What you have to do:
From the listing below, extract each line containing the string "hinge".

Material:
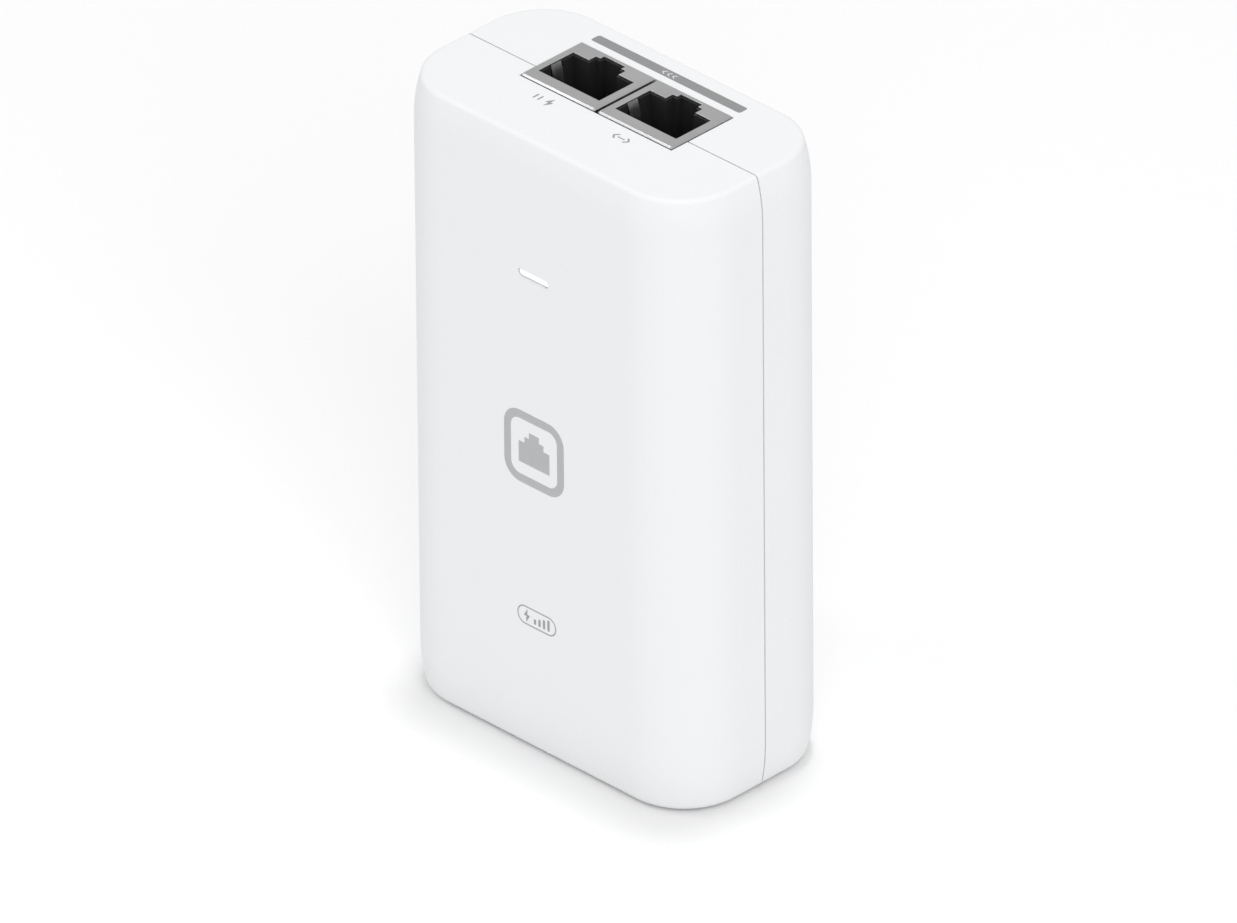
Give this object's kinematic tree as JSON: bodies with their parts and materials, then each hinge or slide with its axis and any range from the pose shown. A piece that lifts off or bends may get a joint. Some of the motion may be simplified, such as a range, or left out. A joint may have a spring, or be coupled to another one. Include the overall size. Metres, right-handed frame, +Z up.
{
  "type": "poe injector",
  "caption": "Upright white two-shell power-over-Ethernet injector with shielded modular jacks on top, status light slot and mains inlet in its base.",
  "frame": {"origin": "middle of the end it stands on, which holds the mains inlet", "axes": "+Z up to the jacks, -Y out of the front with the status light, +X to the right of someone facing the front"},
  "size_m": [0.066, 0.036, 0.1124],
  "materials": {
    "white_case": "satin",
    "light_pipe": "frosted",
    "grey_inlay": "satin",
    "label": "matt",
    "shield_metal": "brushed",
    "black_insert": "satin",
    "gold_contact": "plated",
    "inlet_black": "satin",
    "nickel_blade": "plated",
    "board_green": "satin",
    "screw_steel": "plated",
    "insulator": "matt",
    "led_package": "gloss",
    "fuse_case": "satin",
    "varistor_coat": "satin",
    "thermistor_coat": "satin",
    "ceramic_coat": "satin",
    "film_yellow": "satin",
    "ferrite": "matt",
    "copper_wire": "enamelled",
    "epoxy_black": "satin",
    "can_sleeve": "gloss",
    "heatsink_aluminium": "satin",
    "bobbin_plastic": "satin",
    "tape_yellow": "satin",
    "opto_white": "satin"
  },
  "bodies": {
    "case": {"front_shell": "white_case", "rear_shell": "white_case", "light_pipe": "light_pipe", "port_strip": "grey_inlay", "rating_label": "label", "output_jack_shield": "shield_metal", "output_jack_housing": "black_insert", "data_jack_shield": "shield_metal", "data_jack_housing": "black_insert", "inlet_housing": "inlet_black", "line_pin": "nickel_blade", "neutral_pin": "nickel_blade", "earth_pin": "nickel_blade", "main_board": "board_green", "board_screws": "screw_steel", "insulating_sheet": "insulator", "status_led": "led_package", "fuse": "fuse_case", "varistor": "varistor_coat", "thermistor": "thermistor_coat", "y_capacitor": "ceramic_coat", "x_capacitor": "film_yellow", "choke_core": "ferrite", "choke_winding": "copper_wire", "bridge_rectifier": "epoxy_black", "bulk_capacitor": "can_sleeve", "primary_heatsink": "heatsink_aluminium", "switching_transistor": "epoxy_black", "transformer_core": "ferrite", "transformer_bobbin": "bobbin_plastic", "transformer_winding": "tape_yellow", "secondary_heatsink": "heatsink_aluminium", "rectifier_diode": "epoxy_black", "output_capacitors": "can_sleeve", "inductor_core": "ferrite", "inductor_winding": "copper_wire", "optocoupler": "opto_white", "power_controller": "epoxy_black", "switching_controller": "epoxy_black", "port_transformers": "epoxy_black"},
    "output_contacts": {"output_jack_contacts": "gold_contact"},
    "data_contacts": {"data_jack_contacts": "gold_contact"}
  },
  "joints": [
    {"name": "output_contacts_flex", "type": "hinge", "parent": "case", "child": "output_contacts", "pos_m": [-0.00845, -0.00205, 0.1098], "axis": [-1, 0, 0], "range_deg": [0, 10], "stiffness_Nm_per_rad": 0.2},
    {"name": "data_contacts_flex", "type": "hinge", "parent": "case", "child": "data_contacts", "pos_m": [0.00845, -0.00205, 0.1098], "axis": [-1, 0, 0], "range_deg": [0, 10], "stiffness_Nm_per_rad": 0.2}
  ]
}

Exercise result:
Give this object's kinematic tree as JSON: bodies with their parts and materials, then each hinge or slide with its axis and any range from the pose shown. A piece that lifts off or bends may get a joint. Some of the motion may be simplified, such as a range, or left out. A joint may have a spring, or be coupled to another one. Include the overall size. Metres, right-handed frame, +Z up.
    {"name": "output_contacts_flex", "type": "hinge", "parent": "case", "child": "output_contacts", "pos_m": [-0.00845, -0.00205, 0.1098], "axis": [-1, 0, 0], "range_deg": [0, 10], "stiffness_Nm_per_rad": 0.2},
    {"name": "data_contacts_flex", "type": "hinge", "parent": "case", "child": "data_contacts", "pos_m": [0.00845, -0.00205, 0.1098], "axis": [-1, 0, 0], "range_deg": [0, 10], "stiffness_Nm_per_rad": 0.2}